Problem —
Quote exactly, and only, the lines of the material below from the line with "return nodes" through the line with "bpy.context.scene.collection.objects.link(empty)".

****

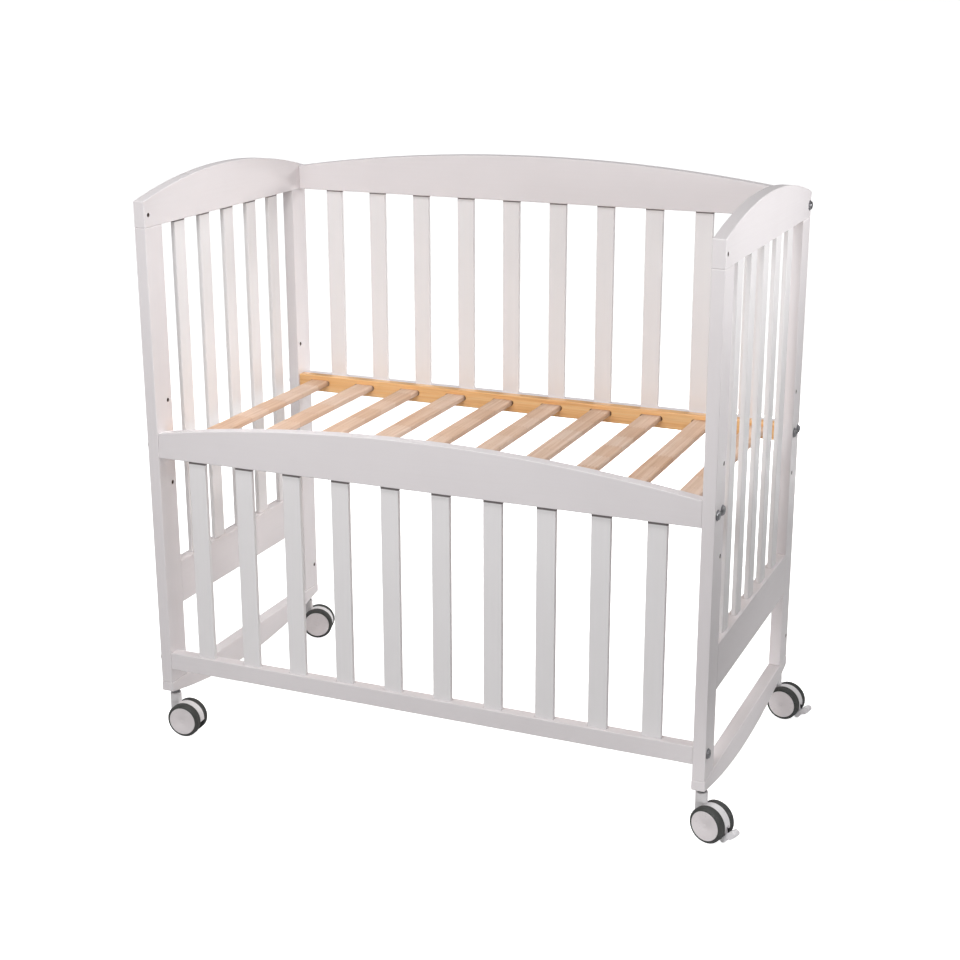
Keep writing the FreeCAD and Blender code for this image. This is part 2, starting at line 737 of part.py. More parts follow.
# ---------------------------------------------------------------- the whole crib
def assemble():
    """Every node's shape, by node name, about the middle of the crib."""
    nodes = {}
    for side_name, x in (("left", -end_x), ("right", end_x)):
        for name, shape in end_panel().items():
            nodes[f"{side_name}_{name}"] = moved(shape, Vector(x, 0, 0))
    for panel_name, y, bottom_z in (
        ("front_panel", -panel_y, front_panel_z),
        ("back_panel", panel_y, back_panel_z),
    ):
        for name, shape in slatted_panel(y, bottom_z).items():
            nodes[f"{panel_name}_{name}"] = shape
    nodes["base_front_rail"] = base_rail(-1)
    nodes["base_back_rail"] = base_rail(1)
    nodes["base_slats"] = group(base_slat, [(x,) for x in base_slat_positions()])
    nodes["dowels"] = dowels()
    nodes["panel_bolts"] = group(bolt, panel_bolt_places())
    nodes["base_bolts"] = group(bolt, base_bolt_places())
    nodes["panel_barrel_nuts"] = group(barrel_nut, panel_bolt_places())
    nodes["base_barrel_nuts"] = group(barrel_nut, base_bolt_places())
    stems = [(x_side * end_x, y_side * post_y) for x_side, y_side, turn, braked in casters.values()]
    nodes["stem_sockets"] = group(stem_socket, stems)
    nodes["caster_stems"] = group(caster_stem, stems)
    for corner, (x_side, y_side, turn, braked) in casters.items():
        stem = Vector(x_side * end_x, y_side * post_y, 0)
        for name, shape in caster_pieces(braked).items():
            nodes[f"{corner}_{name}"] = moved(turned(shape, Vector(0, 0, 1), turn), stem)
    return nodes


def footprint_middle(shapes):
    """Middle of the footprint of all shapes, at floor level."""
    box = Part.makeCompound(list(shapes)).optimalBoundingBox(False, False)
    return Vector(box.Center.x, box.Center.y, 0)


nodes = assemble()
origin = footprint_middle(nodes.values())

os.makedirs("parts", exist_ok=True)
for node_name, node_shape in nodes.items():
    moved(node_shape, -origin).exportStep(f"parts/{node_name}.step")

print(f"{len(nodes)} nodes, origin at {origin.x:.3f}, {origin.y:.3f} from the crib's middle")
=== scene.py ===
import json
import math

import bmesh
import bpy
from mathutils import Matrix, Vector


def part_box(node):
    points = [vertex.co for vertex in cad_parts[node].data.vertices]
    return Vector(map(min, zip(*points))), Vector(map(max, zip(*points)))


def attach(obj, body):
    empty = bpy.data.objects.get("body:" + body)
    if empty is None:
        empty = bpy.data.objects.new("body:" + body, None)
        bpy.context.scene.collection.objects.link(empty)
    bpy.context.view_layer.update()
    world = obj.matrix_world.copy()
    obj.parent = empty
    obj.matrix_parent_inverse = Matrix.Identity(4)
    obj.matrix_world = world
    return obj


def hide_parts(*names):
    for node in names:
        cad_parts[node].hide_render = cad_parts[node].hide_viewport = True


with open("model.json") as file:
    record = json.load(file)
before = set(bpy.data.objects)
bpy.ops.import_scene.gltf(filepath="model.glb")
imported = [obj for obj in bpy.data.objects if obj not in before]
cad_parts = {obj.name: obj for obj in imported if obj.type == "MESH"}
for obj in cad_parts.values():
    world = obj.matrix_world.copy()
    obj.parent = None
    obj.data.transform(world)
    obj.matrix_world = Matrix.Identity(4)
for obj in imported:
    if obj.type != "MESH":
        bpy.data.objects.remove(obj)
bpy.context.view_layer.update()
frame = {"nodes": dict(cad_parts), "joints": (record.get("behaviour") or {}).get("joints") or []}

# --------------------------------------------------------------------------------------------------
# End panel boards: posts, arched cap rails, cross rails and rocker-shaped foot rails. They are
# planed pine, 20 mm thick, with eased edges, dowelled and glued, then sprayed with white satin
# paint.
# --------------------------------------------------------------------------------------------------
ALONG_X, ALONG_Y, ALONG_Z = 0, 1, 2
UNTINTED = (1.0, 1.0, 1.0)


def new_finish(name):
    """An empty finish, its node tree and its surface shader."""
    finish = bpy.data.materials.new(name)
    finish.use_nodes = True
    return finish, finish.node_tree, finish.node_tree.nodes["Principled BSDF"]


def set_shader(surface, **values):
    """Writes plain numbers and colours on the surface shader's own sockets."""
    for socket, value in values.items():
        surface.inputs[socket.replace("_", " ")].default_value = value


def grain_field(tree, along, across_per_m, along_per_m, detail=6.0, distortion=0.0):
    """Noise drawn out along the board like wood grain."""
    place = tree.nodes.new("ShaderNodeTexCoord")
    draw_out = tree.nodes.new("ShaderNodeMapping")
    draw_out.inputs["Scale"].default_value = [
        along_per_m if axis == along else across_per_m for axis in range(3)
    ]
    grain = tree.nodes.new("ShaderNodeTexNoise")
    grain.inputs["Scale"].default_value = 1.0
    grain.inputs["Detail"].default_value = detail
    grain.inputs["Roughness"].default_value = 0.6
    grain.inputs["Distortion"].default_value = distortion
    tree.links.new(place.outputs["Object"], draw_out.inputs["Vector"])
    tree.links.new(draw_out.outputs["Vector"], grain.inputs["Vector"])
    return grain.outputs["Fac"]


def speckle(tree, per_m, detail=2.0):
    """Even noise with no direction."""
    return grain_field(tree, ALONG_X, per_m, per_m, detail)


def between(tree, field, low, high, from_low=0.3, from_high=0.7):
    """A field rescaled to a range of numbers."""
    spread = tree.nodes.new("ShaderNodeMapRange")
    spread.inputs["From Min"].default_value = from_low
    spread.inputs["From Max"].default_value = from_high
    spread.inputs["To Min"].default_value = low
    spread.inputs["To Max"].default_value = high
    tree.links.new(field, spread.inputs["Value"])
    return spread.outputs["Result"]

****

Exercise answer —
    return nodes


def footprint_middle(shapes):
    """Middle of the footprint of all shapes, at floor level."""
    box = Part.makeCompound(list(shapes)).optimalBoundingBox(False, False)
    return Vector(box.Center.x, box.Center.y, 0)


nodes = assemble()
origin = footprint_middle(nodes.values())

os.makedirs("parts", exist_ok=True)
for node_name, node_shape in nodes.items():
    moved(node_shape, -origin).exportStep(f"parts/{node_name}.step")

print(f"{len(nodes)} nodes, origin at {origin.x:.3f}, {origin.y:.3f} from the crib's middle")
=== scene.py ===
import json
import math

import bmesh
import bpy
from mathutils import Matrix, Vector


def part_box(node):
    points = [vertex.co for vertex in cad_parts[node].data.vertices]
    return Vector(map(min, zip(*points))), Vector(map(max, zip(*points)))


def attach(obj, body):
    empty = bpy.data.objects.get("body:" + body)
    if empty is None:
        empty = bpy.data.objects.new("body:" + body, None)
        bpy.context.scene.collection.objects.link(empty)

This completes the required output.